2019 film by Vikram Bhatt

Ghost is a 2019 Indian horror thriller film written and directed by Vikram Bhatt and produced by Vashu Bhagnani Production. The film bankrolled by Loneranger Productions, features Sanaya Irani and Shivam Bhaargava in the lead roles. The story of the film follows Karan Khanna (played by Bhaargava), a politician of Indian origin in the United Kingdom, who is accused of killing his wife. He tells his lawyer that a spirit committed the murder and should be tried. Principal photography commenced in November 2018 in London. It was released on 18 October 2019.

==Plot==
The film starts with a girl named Barkha Khanna, supposedly killed by a vengeful ghost in her room which is later noticed by her husband, Karan Khanna, a political figure from England. The Metropolitan Police force subsequently arrest him, accusing him of murdering his wife.

Meanwhile, Simran, a lawyer having her own stress-related issues and with a dependency on morphine, is going through an emotional time as her father recently died and her boyfriend (a judge) too broke up with her. Simran, after the insistence of Karan's campaign manager, Bob, reluctantly agrees to take on the case. After getting him out on bail, she learns that Karan and Barkha were not a happy couple and Karan, on Valentine's Day, saw someone sending a locket to Barkha. Karan suspected that his wife is having an affair and himself started an affair as a result. However, his wife was killed one night, and CCTV footage shows Karan entering his apartment at 2 am and leaving at 4 am (which is the time of death of his wife) and again entering the apartment at 6 am and all the evidence is pointing against him.

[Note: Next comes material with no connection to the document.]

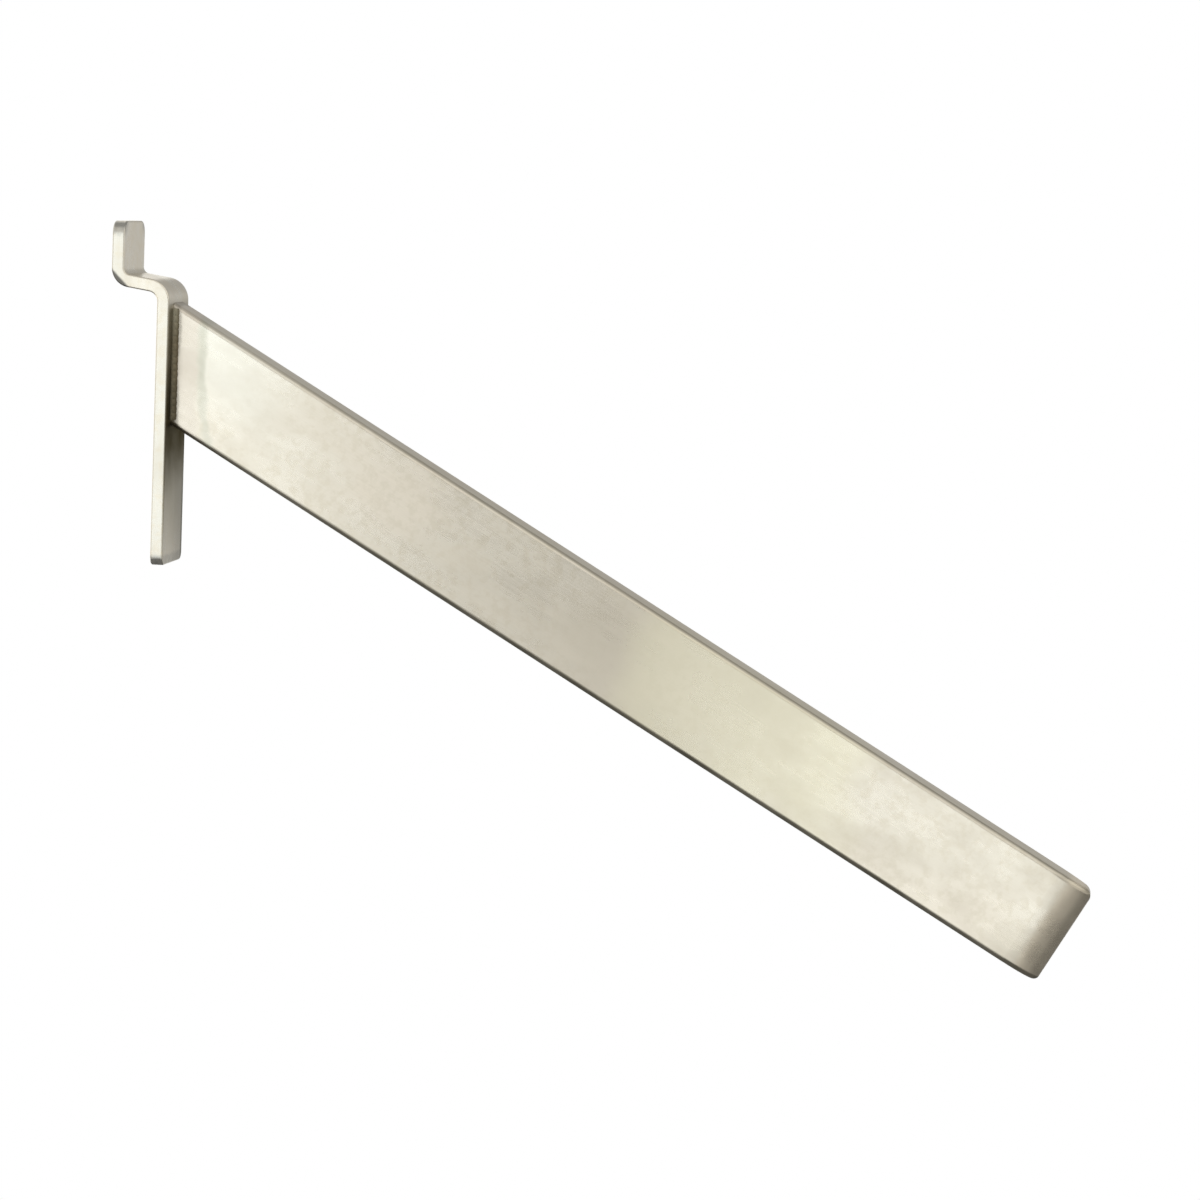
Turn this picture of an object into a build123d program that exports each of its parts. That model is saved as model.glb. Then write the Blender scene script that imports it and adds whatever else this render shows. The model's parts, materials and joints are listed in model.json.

However, Karan claims that he spent that night at Bob's apartment as he was not able to drive. Meanwhile, Bob notices something and departs for a mental institute in Leeds. He calls Karan, telling him that he knows whose spirit is doing all these but before he could tell who is behind all these, Bob himself is killed by that ghost who had previously killed Barkha. After more investigation, Simran found that Karan was with a girl on the night his wife died but that girl was missing in the police report. After consulting a demonologist, it was revealed that that girl was possessed and Karan was also possessed, and being under possession he actually killed Barkha and that's why he didn't remember that night very much. Further, it was revealed that Barkha was in a lesbian relationship with a girl but instead married Karan for fame and money. When that girl blackmailed Barkha to tell the truth or bear the consequences, she was taken to the mental institute. There she met Simran's father, a doctor. That girl committed suicide so that she can take revenge on those three after becoming a ghost. She gave a locket to Simran's father and told him to deliver it to Barkha after her death. It was also revealed that the locket contained all her power. Later the missing girl was found dead and the blame fell upon Karan. Simran, with the help of her ex-boyfriend, conducted an exorcism during which the ghost took control over Karan. Simran broke the locket in the nick of time. Thus, Karan got saved and finally proved his innocence. Karan and Simran confess their love for each other. Later Karan gave a party in his house after winning the election, and a cellmate of the deceased girl gave him a box. Unknown to Karan, it had the broken locket inside, indicating that the curse is not over yet.

==Cast==
- Sanaya Irani as Simran Singh (Defence Lawyer)
- Shivam Bhaargava as Karan Khanna
- Hazel Crowney as Neena (psychic)
- Gayathiri Iyer as Barkha Khanna (Karan's wife)
- Vikram Bhatt as Dr. Singh, Simran's father
- Caroline Wilde as Rachel
- Rabia Maddah as Mel
- Ameet Channa as Bob
- Gary Heron as Judge Francis D'Zouza

==Production==
The film is based on a newspaper article in which the British Court had allowed a matter involving spirits to be tried. The principal photography of the film started on 17 November 2018 in London.

==Reception==

The movie opened to negative reviews from critics and the audience alike.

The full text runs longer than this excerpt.